▶ **What is needed**:
Go through the records and copy each line where the word "with" occurs.

▶ **Materials provided**:
— Begin —

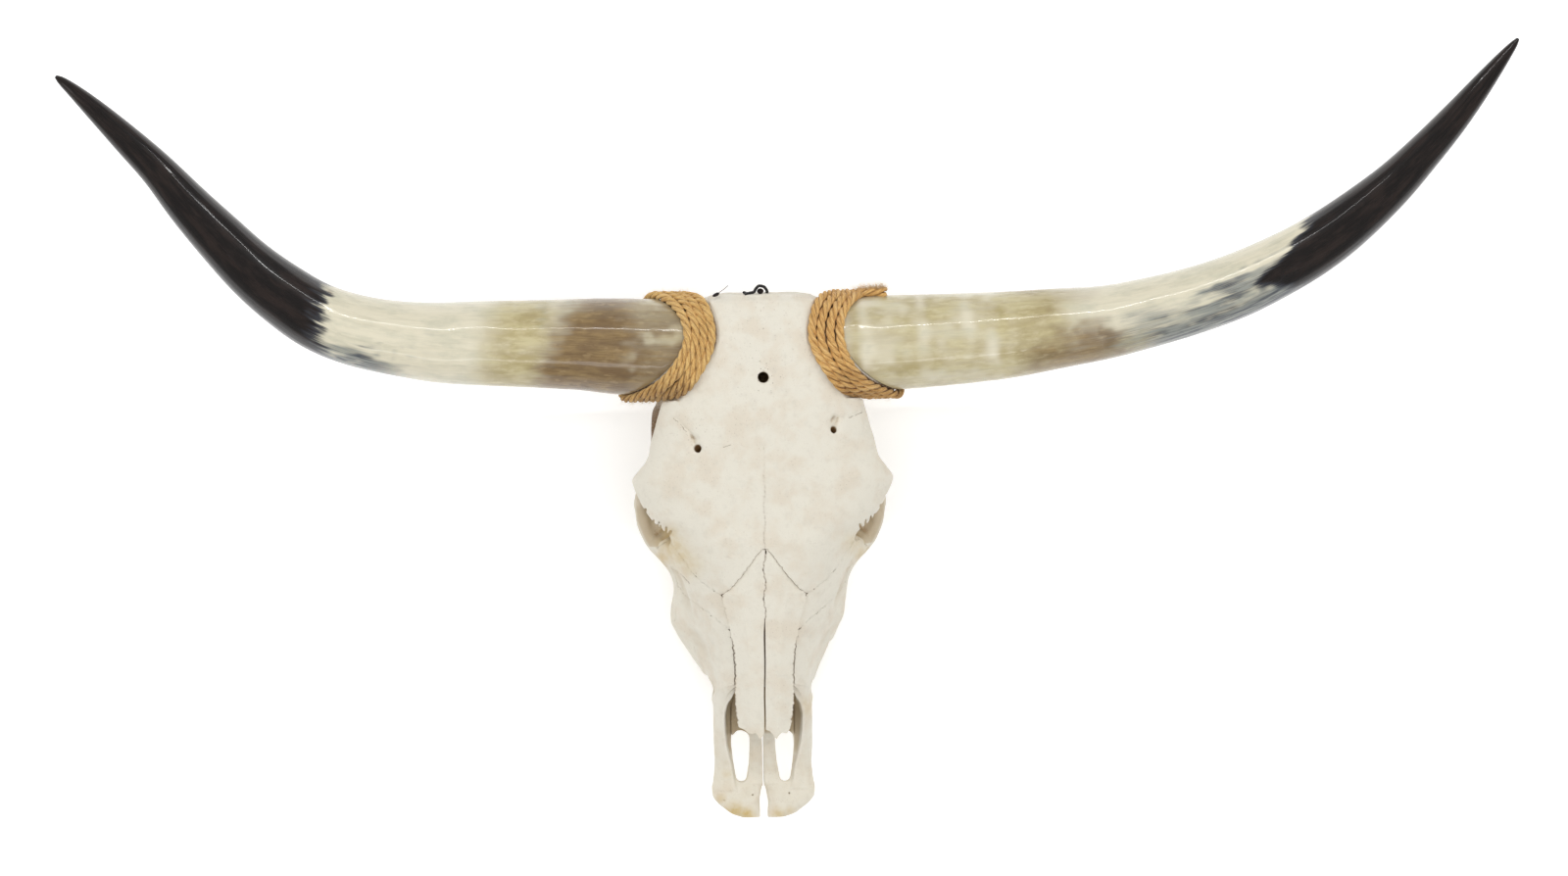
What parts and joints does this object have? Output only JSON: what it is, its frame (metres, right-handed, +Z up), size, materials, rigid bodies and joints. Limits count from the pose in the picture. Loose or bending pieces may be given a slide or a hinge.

— End —
— Begin —

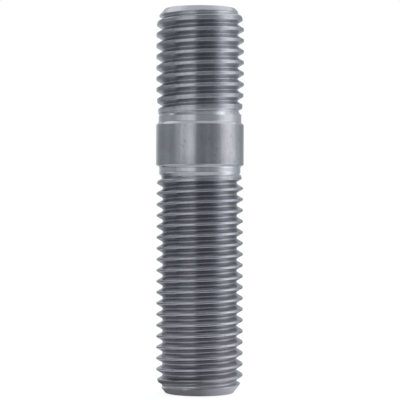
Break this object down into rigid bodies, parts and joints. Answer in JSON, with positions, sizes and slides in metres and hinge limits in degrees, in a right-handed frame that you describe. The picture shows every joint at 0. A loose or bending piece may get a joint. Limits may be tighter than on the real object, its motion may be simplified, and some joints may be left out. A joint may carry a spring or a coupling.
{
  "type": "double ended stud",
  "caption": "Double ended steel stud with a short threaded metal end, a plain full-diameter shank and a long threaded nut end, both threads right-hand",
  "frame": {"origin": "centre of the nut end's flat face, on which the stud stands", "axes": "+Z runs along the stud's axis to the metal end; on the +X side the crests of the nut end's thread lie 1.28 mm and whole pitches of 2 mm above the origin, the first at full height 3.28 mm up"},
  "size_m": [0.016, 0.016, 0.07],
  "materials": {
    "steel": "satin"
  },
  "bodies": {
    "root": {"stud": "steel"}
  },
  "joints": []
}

— End —
— Begin —

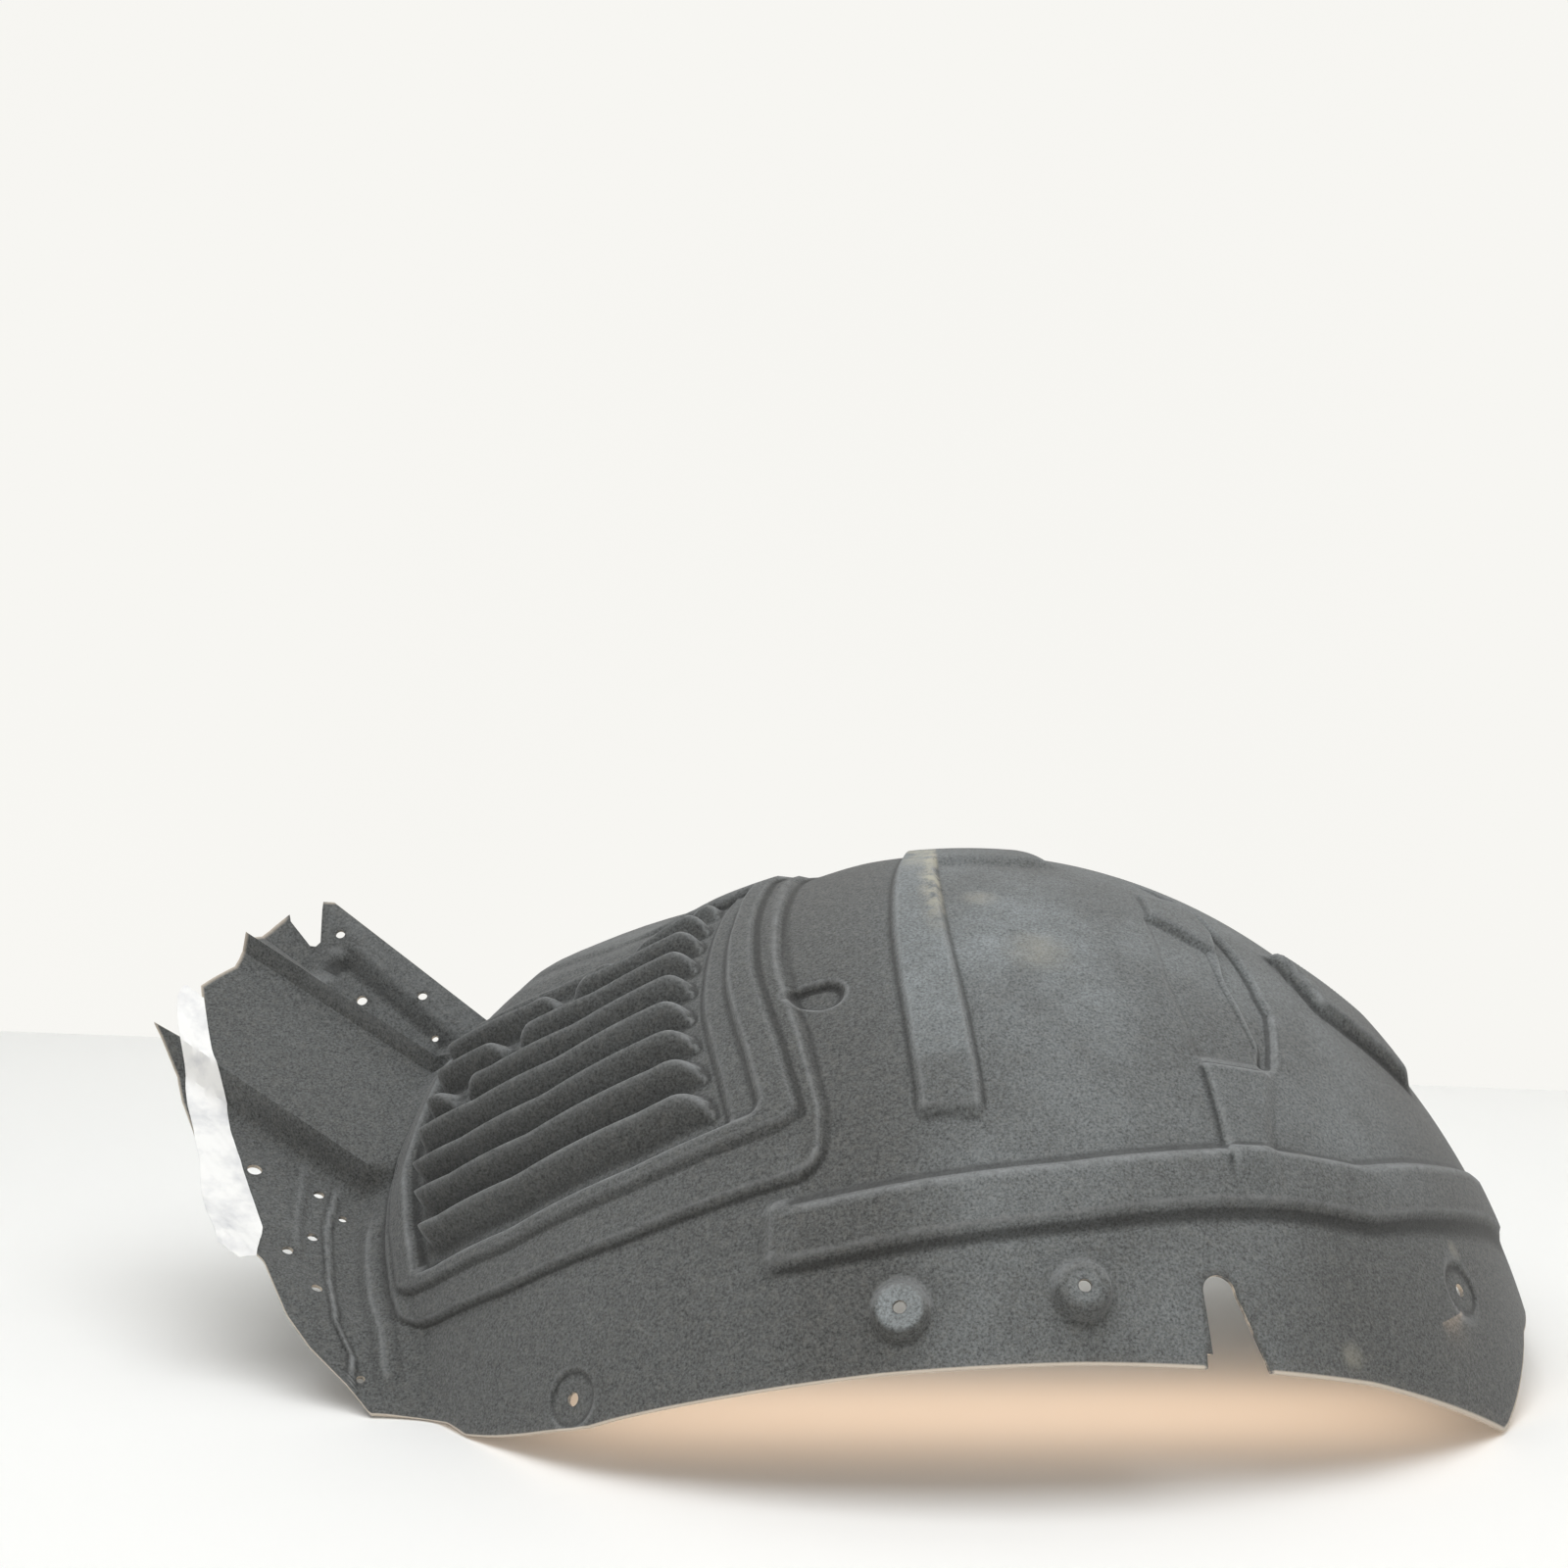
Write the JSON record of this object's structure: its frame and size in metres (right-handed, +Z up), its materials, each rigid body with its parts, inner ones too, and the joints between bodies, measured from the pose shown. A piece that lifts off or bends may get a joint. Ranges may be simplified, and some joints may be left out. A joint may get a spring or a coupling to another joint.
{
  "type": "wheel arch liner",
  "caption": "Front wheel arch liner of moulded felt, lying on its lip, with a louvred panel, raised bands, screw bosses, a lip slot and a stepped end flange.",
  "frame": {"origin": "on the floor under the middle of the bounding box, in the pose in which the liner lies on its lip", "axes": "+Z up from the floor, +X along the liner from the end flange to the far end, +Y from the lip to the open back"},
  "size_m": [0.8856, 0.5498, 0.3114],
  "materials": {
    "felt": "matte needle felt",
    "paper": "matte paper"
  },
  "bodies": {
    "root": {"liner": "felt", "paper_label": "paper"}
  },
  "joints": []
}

— End —

▶ **The output**:
Break this object down into rigid bodies, parts and joints. Answer in JSON, with positions, sizes and slides in metres and hinge limits in degrees, in a right-handed frame that you describe. The picture shows every joint at 0. A loose or bending piece may get a joint. Limits may be tighter than on the real object, its motion may be simplified, and some joints may be left out. A joint may carry a spring or a coupling.
  "caption": "Double ended steel stud with a short threaded metal end, a plain full-diameter shank and a long threaded nut end, both threads right-hand",
Write the JSON record of this object's structure: its frame and size in metres (right-handed, +Z up), its materials, each rigid body with its parts, inner ones too, and the joints between bodies, measured from the pose shown. A piece that lifts off or bends may get a joint. Ranges may be simplified, and some joints may be left out. A joint may get a spring or a coupling to another joint.
  "caption": "Front wheel arch liner of moulded felt, lying on its lip, with a louvred panel, raised bands, screw bosses, a lip slot and a stepped end flange.",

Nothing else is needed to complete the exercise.